For the caramelized onions
  1. In a medium saucepan, heat the olive oil. Add the chopped onion and cook for 20 minutes, stirring constantly. Reduce heat to low and cook for 45-50 minutes, stirring constantly to prevent sticking. Onions should be super soft and with and intense browning. Remove from heat.
  2. Add the salt, pepper and thyme. Stir to combine.
For the vegetables
  1. Preheat oven to 200°C (400°F).
  2. Combine the zucchini with the peppers in a bowl. Add the olive oil, salt and pepper. Toss to combine.
  3. In a rimmed baking sheet, spread the vegetables. Try to make a single layer. Bake for 25-30 minutes or until crisp and golden on the edges.
For the tofu
  1. Squeeze the liquid from the tofu using heavy objects. Wipe the excess liquid with a kitchen paper towel.Cut the tofu into 8 slices.

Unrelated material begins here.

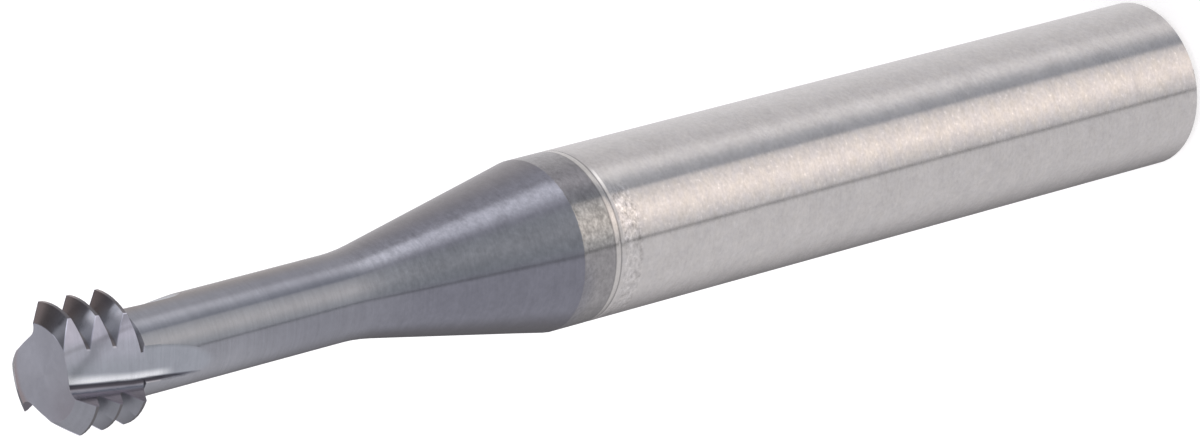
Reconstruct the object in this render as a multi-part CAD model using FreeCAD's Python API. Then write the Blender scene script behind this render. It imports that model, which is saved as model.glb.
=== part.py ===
import FreeCAD, Part
import math
import os

# Solid carbide thread mill for M6 x 1 internal threads, ground from one round rod.
# Three flutes, three full thread-form ridges with no lead, right-hand cut.
# Millimetres. The tool stands on its shank end, the origin is the centre of that end,
# +Z runs along the axis to the cutting head, and +X faces the viewer.

# Shank and overall length
overall_length = 50.0
shank_diameter = 6.0
shank_chamfer = 0.25
shank_length = 29.55

# Fine ring that the finishing wheel left where the shank grinding ended
ring_from_taper = 1.65
ring_width = 0.24
ring_depth = 0.02

# Taper and neck
taper_length = 7.95
neck_diameter = 3.0
taper_foot_radius = 6.5

# Thread form on the head
cutting_diameter = 4.7
pitch = 1.0
ridge_count = 3
tooth_depth = 0.64
crest_flat = 0.12
thread_angle = 60.0
head_core_diameter = 2.72
step_angle = 60.0

# Clearance behind each cutting edge: the land's centre is shifted ahead by this much
relief_shift = 0.2

# Flutes
flute_count = 3
first_edge_angle = 86.0
helix_angle = 10.0
rake_angle = 4.0
flute_core_diameter = 2.70
gullet_radius = 0.4
flute_back_radius = 12.0
land_width_angle = 41.0
flute_full_depth_length = 3.4
run_out_radius = 18.0
flute_section_spacing = 0.5

# The run-out is lifted by this many times the flute's depth in the neck, and by a margin,
# so that its last section is clear of the neck
run_out_lift_ratio = 1.8
run_out_margin = 0.1

# Sizes that follow from those above
shank_radius = shank_diameter / 2
neck_radius = neck_diameter / 2
cutting_radius = cutting_diameter / 2
root_radius = cutting_radius - tooth_depth
flute_core_radius = flute_core_diameter / 2
head_core_radius = head_core_diameter / 2
taper_top = shank_length + taper_length
flank_slope = math.tan(math.radians(thread_angle / 2))
flank_run = tooth_depth * flank_slope
first_crest = overall_length - flank_run - crest_flat / 2
last_crest = first_crest - (ridge_count - 1) * pitch
last_foot = last_crest - crest_flat / 2 - flank_run
root_flat = pitch - crest_flat - 2 * flank_run
neck_flank_foot = last_foot - root_flat
lobe_angle = 360.0 / flute_count
sector_ahead_angle = lobe_angle / 4
cut_margin = 0.35 * cutting_radius
helix_lead = math.pi * cutting_diameter / math.tan(math.radians(helix_angle))


def point(radius, height):
    return FreeCAD.Vector(radius, 0, height)


def revolved(outline, centre=FreeCAD.Vector(0, 0, 0)):
    """Closed outline in the XZ plane, turned all the way round the Z axis, then moved to centre."""
    face = Part.Face(Part.Wire(outline))
    turned = face.revolve(FreeCAD.Vector(0, 0, 0), FreeCAD.Vector(0, 0, 1), 360)
    turned.translate(centre)
    return turned


def polyline(points):
    return [Part.makeLine(a, b) for a, b in zip(points, points[1:])]


def twist_at(height):
    """Angle in degrees by which the helix has turned a section at this height."""
    return 360.0 * (height - overall_length) / helix_lead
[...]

  2. Place the tofu slices on a rimmed baking sheet, evenly spread the olive oil, salt and pepper. Bake for 15 minutes or until golden edges.
For the assembly
  1. Heat a panini press.
  2. Spread each slice of bread with 2 teaspoon tapenade. Top 4 slices with caramelized onions and the other 4 slices with the roasted vegetables. Add 2 tofu slices to one slide and arugula to the other slide. Close each sandwich.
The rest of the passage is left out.